Investigators report completing the first sequence-based map of structural variations in the human genome. The project involved sequencing the genomes of eight people: four individuals of African descent, two of Asian descent, and two of European background.


The researchers created a clone map, taking multiple copies of each of the eight genomes and breaking them into numerous segments of about 40,000 base pairs, which they then fit back together based on the human reference genome.


The investigators identified 1,695 regions of structural variation in the genome. They also provided a detailed look at the sequence for 261 regions of the genome. Furthermore, their research also identified 525 segments of DNA that were previously unknown, report the scientists.
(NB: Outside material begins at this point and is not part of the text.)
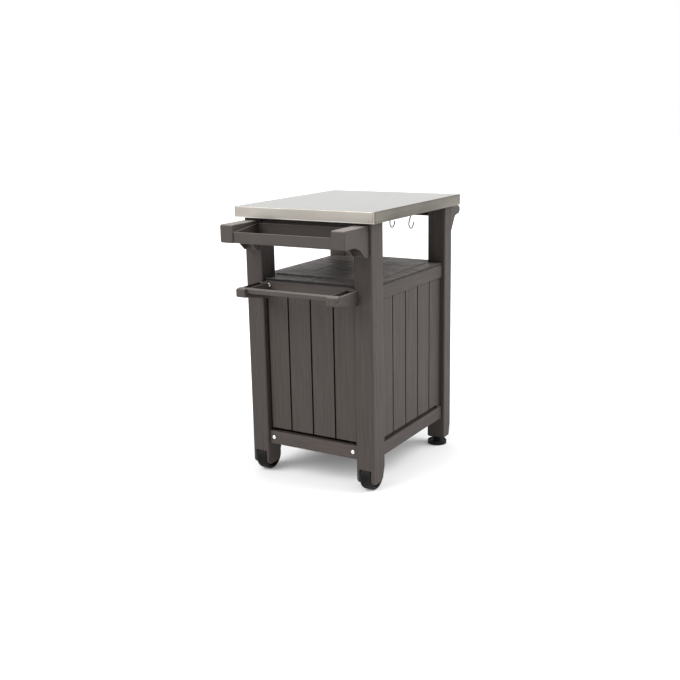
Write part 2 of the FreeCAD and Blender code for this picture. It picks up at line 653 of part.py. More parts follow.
def inner_shelf():
    """The loose shelf inside, a skin over stiffening ribs, laid on the four cleats."""
    x = (-FOOT_LEG_IN_X + SHELF_GAP, LEG_IN_X - SHELF_GAP)
    depth = PANEL_FACE_Y - PANEL_THICKNESS - SHELF_GAP
    y = (DOOR_AXIS_Y + DOOR_THICKNESS / 2 + CATCH_DEPTH + SHELF_GAP, depth)
    shelf = block(x, y, (SHELF_HEIGHT, SHELF_HEIGHT + SHELF_THICKNESS))
    columns = int((x[1] - x[0]) // SHELF_RIB_PITCH) + 1
    rows = int((y[1] - y[0]) // SHELF_RIB_PITCH) + 1
    cell_x = (x[1] - x[0] - BOARD_RIB) / columns
    cell_y = (y[1] - y[0] - BOARD_RIB) / rows
    for column in range(columns):
        for row in range(rows):
            left = x[0] + column * cell_x
            near = y[0] + row * cell_y
            shelf = shelf.cut(block((left + BOARD_RIB, left + cell_x),
                                    (near + BOARD_RIB, near + cell_y),
                                    (SHELF_HEIGHT, SHELF_HEIGHT + SHELF_THICKNESS - SHELF_SKIN)))
    return shelf


def shelf_cleats():
    """Four small brackets on the legs' inner faces under the shelf."""
    cleats = []
    for inner_x, out, inner_y in ((LEG_IN_X, 1, LEG_IN_Y), (-FOOT_LEG_IN_X, -1, FOOT_LEG_IN_Y)):
        near = inner_y + LEG_CORNER
        outline = [
            (inner_x, SHELF_HEIGHT),
            (inner_x - out * CLEAT_REACH, SHELF_HEIGHT),
            (inner_x - out * CLEAT_REACH, SHELF_HEIGHT - CLEAT_LIP),
            (inner_x, SHELF_HEIGHT - CLEAT_HEIGHT),
        ]
        far = min(near + CLEAT_DEPTH, PANEL_FACE_Y - PANEL_THICKNESS - FIT_GAP)
        cleat = prism_y(outline, (near, far))
        cleats.append(cleat)
        front_far = -(DOOR_AXIS_Y + DOOR_THICKNESS / 2 + SHELF_GAP)
        cleats.append(mirrored(prism_y(outline, (near, min(far, front_far)))))
    return Part.makeCompound(cleats)


def door(side):
    """One door: plank grooves outside, a rounded hinge edge and bores for its two pins."""
    hinge = (LEG_IN_X if side > 0 else -FOOT_LEG_IN_X) - side * DOOR_LEG_GAP
    free = OPENING_MIDDLE + side * DOOR_GAP / 2
    ends = (min(hinge, free), max(hinge, free))
    panel = plank_panel((-ends[1], -ends[0]), DOOR_FACE, (DOOR_BOTTOM, DOOR_TOP),
                        DOOR_THICKNESS, DOOR_PLANKS)
    panel = turned(panel, 180)
    round_edge = DOOR_THICKNESS / 2 - DOOR_ROUND_MARGIN
    panel = soften(panel, round_edge, UP, lambda m: abs(m.x - hinge) < ON_FACE)
    panel = soften(panel, RAIL_EDGE, UP, lambda m: abs(m.x - free) < ON_FACE and m.y < DOOR_AXIS_Y)
    for pin in door_pins(side).Solids:
        panel = panel.cut(pin)
    return panel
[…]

“The sequences we identified range in size from a few thousand to hundreds of thousands of base pairs and are not part of the published human genome reference sequence,” explains the project’s leader, Dr. Evan Eichler, Ph.D., University of Washington associate professor of genome sciences and an investigator for the Howard Hughes Medical Institute. “We found that many of these are highly variable in copy and content between individuals.”


Investigators involved in the study also came from Agencourt Bioscience, Agilent Technologies, Washington University School of Medicine, NHGRI, University of Wisconsin, Broad Institute of MIT and Harvard, and Illumina. The results of the research will appear in the May 1 issue of Nature.